* [OBJECTIVE]
Return the complete listing that follows, with each line reproduced exactly.

* [DATA]
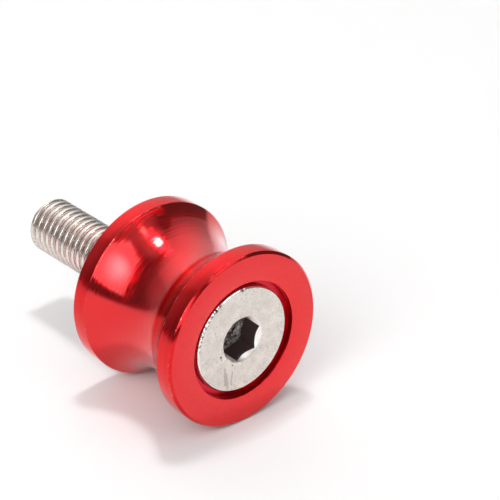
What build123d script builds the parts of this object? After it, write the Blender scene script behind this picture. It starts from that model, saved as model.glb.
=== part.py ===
from build123d import *
import math
import os

# Swingarm spool: a turned and anodised aluminium bobbin that a countersunk screw holds to a
# motorbike's swingarm, so that the hook or fork of a paddock stand can lift the bike by the groove.
# Millimetres. The spool's axis is Y. The origin is the centre of the seat face, the end that
# lies against the swingarm: the stud leaves it towards +Y and the screw head faces -Y.

# Body
rim_diameter = 32.0
body_length = 26.3
rim_width = 3.4
rim_chamfer = 0.45
waist_diameter = 24.0
bore_diameter = 11.0

# Screw head, a flat countersunk one
head_diameter = 19.2
head_land = 1.0
head_edge_bevel = 0.25
head_cone_half_angle = 45.0

# Hex socket
hex_across_flats = 7.0
hex_depth = 5.0
hex_turn = 14.8
hex_mouth_diameter = 8.4
hex_mouth_half_angle = 45.0

# Shank and stud. The thread is rolled, so the smooth shank inside the body keeps the thinner
# diameter of its blank. The thread is left as its outer cylinder, from just off the seat face.
shank_diameter = 9.0
thread_start_reach = 0.1
thread_diameter = 10.0
thread_root_diameter = 8.4
stud_reach = 27.9
stud_end_chamfer_length = 1.0

# Clearances between screw and body
head_sink = 0.4
recess_side_gap = 1.15
recess_floor_gap = 0.2
cone_seat_gap = 0.02

# Places and radii that follow from the sizes above
rim_radius = rim_diameter / 2
waist_radius = waist_diameter / 2
bore_radius = bore_diameter / 2
head_radius = head_diameter / 2
shank_radius = shank_diameter / 2
thread_radius = thread_diameter / 2
thread_root_radius = thread_root_diameter / 2
outer_face_y = -body_length
head_face_y = outer_face_y + head_sink
head_slope = math.tan(math.radians(head_cone_half_angle))


def head_cone_radius(y):
    """Radius of the screw head's cone at a place along the axis."""
    return head_radius - (y - head_face_y - head_land) * head_slope


def head_cone_place(radius):
    """Place along the axis where the screw head's cone has come down to a radius."""
    return head_face_y + head_land + (head_radius - radius) / head_slope


def spool_body():
    """One turned piece: two rims, the groove between them, the head's recess and the bore."""
    recess_radius = head_radius + recess_side_gap
    recess_floor_y = head_face_y + head_land + recess_floor_gap
    gap_across = cone_seat_gap / math.cos(math.radians(head_cone_half_angle))
    seat_mouth_radius = head_cone_radius(recess_floor_y) + gap_across
    seat_end_y = head_cone_place(bore_radius - gap_across)
    groove_seat_side = (rim_radius, -rim_width)
    groove_bottom = (waist_radius, outer_face_y / 2)
    groove_head_side = (rim_radius, outer_face_y + rim_width)

    with BuildPart() as body:
        with BuildSketch(Plane.XY):
            with BuildLine():
                Polyline(
                    (bore_radius, 0),
                    (rim_radius - rim_chamfer, 0),
                    (rim_radius, -rim_chamfer),
                    groove_seat_side,
                )
                ThreePointArc(groove_seat_side, groove_bottom, groove_head_side)
                Polyline(
                    groove_head_side,
                    (rim_radius, outer_face_y + rim_chamfer),
                    (rim_radius - rim_chamfer, outer_face_y),
                    (recess_radius, outer_face_y),
                    (recess_radius, recess_floor_y),
                    (seat_mouth_radius, recess_floor_y),
                    (bore_radius, seat_end_y),
                    (bore_radius, 0),
                )
            make_face()
        revolve(axis=Axis.Y)
    return body.part


def countersunk_screw():
    """The screw: countersunk head with a hex socket, smooth shank, and stud with its end chamfer."""
    hex_inradius = hex_across_flats / 2
    mouth_radius = hex_mouth_diameter / 2
    mouth_depth = mouth_radius / math.tan(math.radians(hex_mouth_half_angle))
    looking_in = Plane(origin=(0, head_face_y, 0), x_dir=(1, 0, 0), z_dir=(0, 1, 0))

    with BuildPart() as screw:
        with BuildSketch(Plane.XY):
            with BuildLine():
                Polyline(
                    (0, head_face_y),
                    (head_radius - head_edge_bevel, head_face_y),
                    (head_radius, head_face_y + head_edge_bevel),
                    (head_radius, head_face_y + head_land),
                    (shank_radius, head_cone_place(shank_radius)),
                    (shank_radius, thread_start_reach),
                    (thread_radius, thread_start_reach),
                    (thread_radius, stud_reach - stud_end_chamfer_length),
                    (thread_root_radius, stud_reach),
                    (0, stud_reach),
                    close=True,
                )
            make_face()
        revolve(axis=Axis.Y)

        # the punched hexagon, with a flat floor
        with BuildSketch(looking_in):
            RegularPolygon(hex_inradius, 6, major_radius=False, rotation=-hex_turn)
        extrude(amount=hex_depth, mode=Mode.SUBTRACT)

        # the conical mouth that rounds off the hexagon's top edge
        with BuildSketch(Plane.XY):
            with BuildLine():
                Polyline(
                    (0, head_face_y),
                    (mouth_radius, head_face_y),
                    (0, head_face_y + mouth_depth),
                    close=True,
                )
            make_face()
        revolve(axis=Axis.Y, mode=Mode.SUBTRACT)
    return screw.part


def write_parts():
    os.makedirs("parts", exist_ok=True)
    export_step(spool_body(), "parts/spool_body.step")
    export_step(countersunk_screw(), "parts/countersunk_screw.step")


write_parts()
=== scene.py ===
import math
import random
import bmesh
import bpy
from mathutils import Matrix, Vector


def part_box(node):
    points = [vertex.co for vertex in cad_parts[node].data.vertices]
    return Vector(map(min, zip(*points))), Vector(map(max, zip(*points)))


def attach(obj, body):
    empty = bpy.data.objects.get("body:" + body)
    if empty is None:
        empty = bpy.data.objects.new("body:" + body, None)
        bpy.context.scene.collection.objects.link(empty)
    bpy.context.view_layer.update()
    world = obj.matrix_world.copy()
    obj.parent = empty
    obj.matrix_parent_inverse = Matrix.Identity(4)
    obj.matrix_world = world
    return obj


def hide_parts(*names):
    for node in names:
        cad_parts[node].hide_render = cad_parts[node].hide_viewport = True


# Swingarm spool: a red anodised bobbin with its countersunk stainless screw, lying on a white table.
# The spool's axis is Y. The stud points to +Y and the screw's head faces -Y.

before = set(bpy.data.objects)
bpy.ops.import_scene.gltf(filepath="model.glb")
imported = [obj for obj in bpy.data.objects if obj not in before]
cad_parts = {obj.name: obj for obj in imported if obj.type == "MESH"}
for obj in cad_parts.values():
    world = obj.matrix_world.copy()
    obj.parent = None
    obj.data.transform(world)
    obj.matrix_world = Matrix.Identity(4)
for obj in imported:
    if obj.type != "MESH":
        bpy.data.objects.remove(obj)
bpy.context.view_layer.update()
mm = 0.001
mergeDistance = 0.0005 * mm

bodyLow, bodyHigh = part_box("spool_body")
screwLow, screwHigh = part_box("countersunk_screw")
rimRadius = bodyHigh.x
seatY = bodyHigh.y  # the end against the swingarm
outerY = bodyLow.y  # the end with the screw's head
headRadius = screwHigh.x
headY = screwLow.y
studEndY = screwHigh.y


# Outlines are lists of (radius, place along the axis, corner rounding). A rounding takes up at
# most the given share of the sides that meet in its corner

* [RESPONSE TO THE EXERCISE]
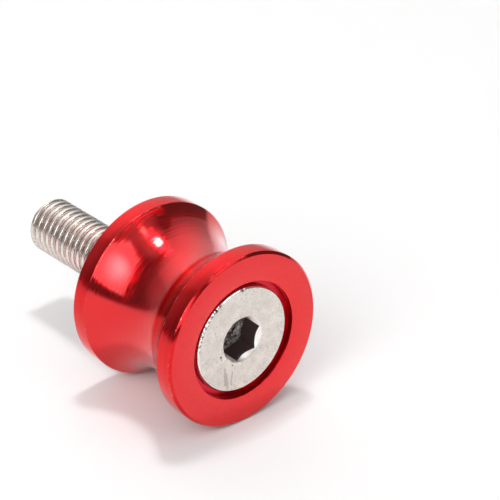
What build123d script builds the parts of this object? After it, write the Blender scene script behind this picture. It starts from that model, saved as model.glb.
=== part.py ===
from build123d import *
import math
import os

# Swingarm spool: a turned and anodised aluminium bobbin that a countersunk screw holds to a
# motorbike's swingarm, so that the hook or fork of a paddock stand can lift the bike by the groove.
# Millimetres. The spool's axis is Y. The origin is the centre of the seat face, the end that
# lies against the swingarm: the stud leaves it towards +Y and the screw head faces -Y.

# Body
rim_diameter = 32.0
body_length = 26.3
rim_width = 3.4
rim_chamfer = 0.45
waist_diameter = 24.0
bore_diameter = 11.0

# Screw head, a flat countersunk one
head_diameter = 19.2
head_land = 1.0
head_edge_bevel = 0.25
head_cone_half_angle = 45.0

# Hex socket
hex_across_flats = 7.0
hex_depth = 5.0
hex_turn = 14.8
hex_mouth_diameter = 8.4
hex_mouth_half_angle = 45.0

# Shank and stud. The thread is rolled, so the smooth shank inside the body keeps the thinner
# diameter of its blank. The thread is left as its outer cylinder, from just off the seat face.
shank_diameter = 9.0
thread_start_reach = 0.1
thread_diameter = 10.0
thread_root_diameter = 8.4
stud_reach = 27.9
stud_end_chamfer_length = 1.0

# Clearances between screw and body
head_sink = 0.4
recess_side_gap = 1.15
recess_floor_gap = 0.2
cone_seat_gap = 0.02

# Places and radii that follow from the sizes above
rim_radius = rim_diameter / 2
waist_radius = waist_diameter / 2
bore_radius = bore_diameter / 2
head_radius = head_diameter / 2
shank_radius = shank_diameter / 2
thread_radius = thread_diameter / 2
thread_root_radius = thread_root_diameter / 2
outer_face_y = -body_length
head_face_y = outer_face_y + head_sink
head_slope = math.tan(math.radians(head_cone_half_angle))


def head_cone_radius(y):
    """Radius of the screw head's cone at a place along the axis."""
    return head_radius - (y - head_face_y - head_land) * head_slope


def head_cone_place(radius):
    """Place along the axis where the screw head's cone has come down to a radius."""
    return head_face_y + head_land + (head_radius - radius) / head_slope


def spool_body():
    """One turned piece: two rims, the groove between them, the head's recess and the bore."""
    recess_radius = head_radius + recess_side_gap
    recess_floor_y = head_face_y + head_land + recess_floor_gap
    gap_across = cone_seat_gap / math.cos(math.radians(head_cone_half_angle))
    seat_mouth_radius = head_cone_radius(recess_floor_y) + gap_across
    seat_end_y = head_cone_place(bore_radius - gap_across)
    groove_seat_side = (rim_radius, -rim_width)
    groove_bottom = (waist_radius, outer_face_y / 2)
    groove_head_side = (rim_radius, outer_face_y + rim_width)

    with BuildPart() as body:
        with BuildSketch(Plane.XY):
            with BuildLine():
                Polyline(
                    (bore_radius, 0),
                    (rim_radius - rim_chamfer, 0),
                    (rim_radius, -rim_chamfer),
                    groove_seat_side,
                )
                ThreePointArc(groove_seat_side, groove_bottom, groove_head_side)
                Polyline(
                    groove_head_side,
                    (rim_radius, outer_face_y + rim_chamfer),
                    (rim_radius - rim_chamfer, outer_face_y),
                    (recess_radius, outer_face_y),
                    (recess_radius, recess_floor_y),
                    (seat_mouth_radius, recess_floor_y),
                    (bore_radius, seat_end_y),
                    (bore_radius, 0),
                )
            make_face()
        revolve(axis=Axis.Y)
    return body.part


def countersunk_screw():
    """The screw: countersunk head with a hex socket, smooth shank, and stud with its end chamfer."""
    hex_inradius = hex_across_flats / 2
    mouth_radius = hex_mouth_diameter / 2
    mouth_depth = mouth_radius / math.tan(math.radians(hex_mouth_half_angle))
    looking_in = Plane(origin=(0, head_face_y, 0), x_dir=(1, 0, 0), z_dir=(0, 1, 0))

    with BuildPart() as screw:
        with BuildSketch(Plane.XY):
            with BuildLine():
                Polyline(
                    (0, head_face_y),
                    (head_radius - head_edge_bevel, head_face_y),
                    (head_radius, head_face_y + head_edge_bevel),
                    (head_radius, head_face_y + head_land),
                    (shank_radius, head_cone_place(shank_radius)),
                    (shank_radius, thread_start_reach),
                    (thread_radius, thread_start_reach),
                    (thread_radius, stud_reach - stud_end_chamfer_length),
                    (thread_root_radius, stud_reach),
                    (0, stud_reach),
                    close=True,
                )
            make_face()
        revolve(axis=Axis.Y)

        # the punched hexagon, with a flat floor
        with BuildSketch(looking_in):
            RegularPolygon(hex_inradius, 6, major_radius=False, rotation=-hex_turn)
        extrude(amount=hex_depth, mode=Mode.SUBTRACT)

        # the conical mouth that rounds off the hexagon's top edge
        with BuildSketch(Plane.XY):
            with BuildLine():
                Polyline(
                    (0, head_face_y),
                    (mouth_radius, head_face_y),
                    (0, head_face_y + mouth_depth),
                    close=True,
                )
            make_face()
        revolve(axis=Axis.Y, mode=Mode.SUBTRACT)
    return screw.part


def write_parts():
    os.makedirs("parts", exist_ok=True)
    export_step(spool_body(), "parts/spool_body.step")
    export_step(countersunk_screw(), "parts/countersunk_screw.step")


write_parts()
=== scene.py ===
import math
import random
import bmesh
import bpy
from mathutils import Matrix, Vector


def part_box(node):
    points = [vertex.co for vertex in cad_parts[node].data.vertices]
    return Vector(map(min, zip(*points))), Vector(map(max, zip(*points)))


def attach(obj, body):
    empty = bpy.data.objects.get("body:" + body)
    if empty is None:
        empty = bpy.data.objects.new("body:" + body, None)
        bpy.context.scene.collection.objects.link(empty)
    bpy.context.view_layer.update()
    world = obj.matrix_world.copy()
    obj.parent = empty
    obj.matrix_parent_inverse = Matrix.Identity(4)
    obj.matrix_world = world
    return obj


def hide_parts(*names):
    for node in names:
        cad_parts[node].hide_render = cad_parts[node].hide_viewport = True


# Swingarm spool: a red anodised bobbin with its countersunk stainless screw, lying on a white table.
# The spool's axis is Y. The stud points to +Y and the screw's head faces -Y.

before = set(bpy.data.objects)
bpy.ops.import_scene.gltf(filepath="model.glb")
imported = [obj for obj in bpy.data.objects if obj not in before]
cad_parts = {obj.name: obj for obj in imported if obj.type == "MESH"}
for obj in cad_parts.values():
    world = obj.matrix_world.copy()
    obj.parent = None
    obj.data.transform(world)
    obj.matrix_world = Matrix.Identity(4)
for obj in imported:
    if obj.type != "MESH":
        bpy.data.objects.remove(obj)
bpy.context.view_layer.update()
mm = 0.001
mergeDistance = 0.0005 * mm

bodyLow, bodyHigh = part_box("spool_body")
screwLow, screwHigh = part_box("countersunk_screw")
rimRadius = bodyHigh.x
seatY = bodyHigh.y  # the end against the swingarm
outerY = bodyLow.y  # the end with the screw's head
headRadius = screwHigh.x
headY = screwLow.y
studEndY = screwHigh.y


# Outlines are lists of (radius, place along the axis, corner rounding). A rounding takes up at
# most the given share of the sides that meet in its corner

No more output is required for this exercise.